The final reason argued by defendant is general and relates to a number of those already considered.

In sum, after considering all of the reasons advanced by defendant in support of his claim to bail, I conclude that he has not established his right under either side of § 4502.

* * * * * *

Finally, I emphasize that in denying defendant's motion, the ruling applies statutory standards only and is limited to the bail issue; and it is made at a time when I have before me only the petition and the arguments made by counsel when it was presented. I do not want to be understood as ruling in any way on the merits of the appeal.

* * * * * *

The application for a certificate of reasonable doubt will be denied. It is so ordered.

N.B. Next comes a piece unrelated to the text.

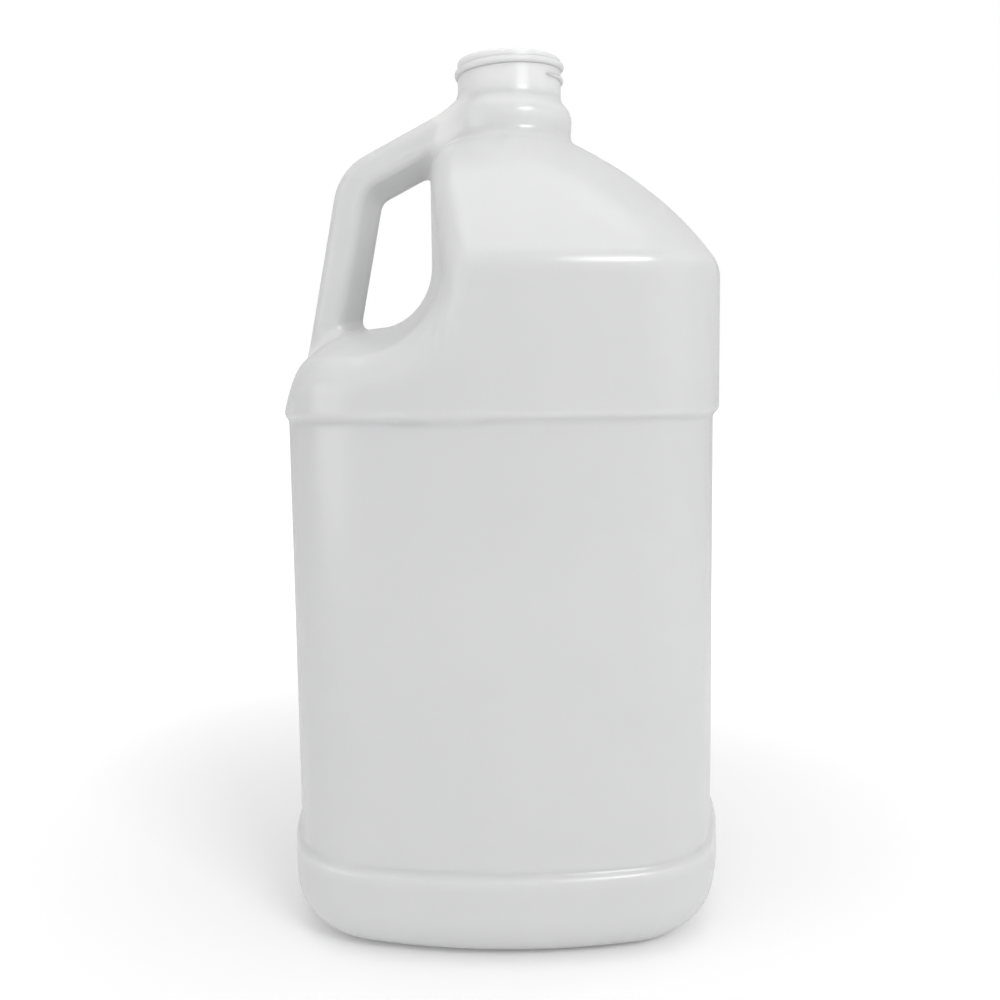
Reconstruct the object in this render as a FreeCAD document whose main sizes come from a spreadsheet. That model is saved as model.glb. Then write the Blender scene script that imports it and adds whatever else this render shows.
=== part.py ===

[1] The common law doctrine was that one committed in execution of a sentence could not be bailed, even while a reversal of judgment was sought. Bishop's New Criminal Procedure § 254.1.

[2] "Writs of error" have been abolished and the Supreme Court now hears "appeals" from the Superior Court in criminal cases. Const. Art. IV § 11(1) (b) and (2).

[3] Compare 11 Del.C. § 4502 with statutory procedures in other jurisdictions. See generally 24A C.J.S. supra. There appears to be "no hard and fast rule" governing bail and each application is determined in light of the governing law and the facts. 24A C.J.S. supra.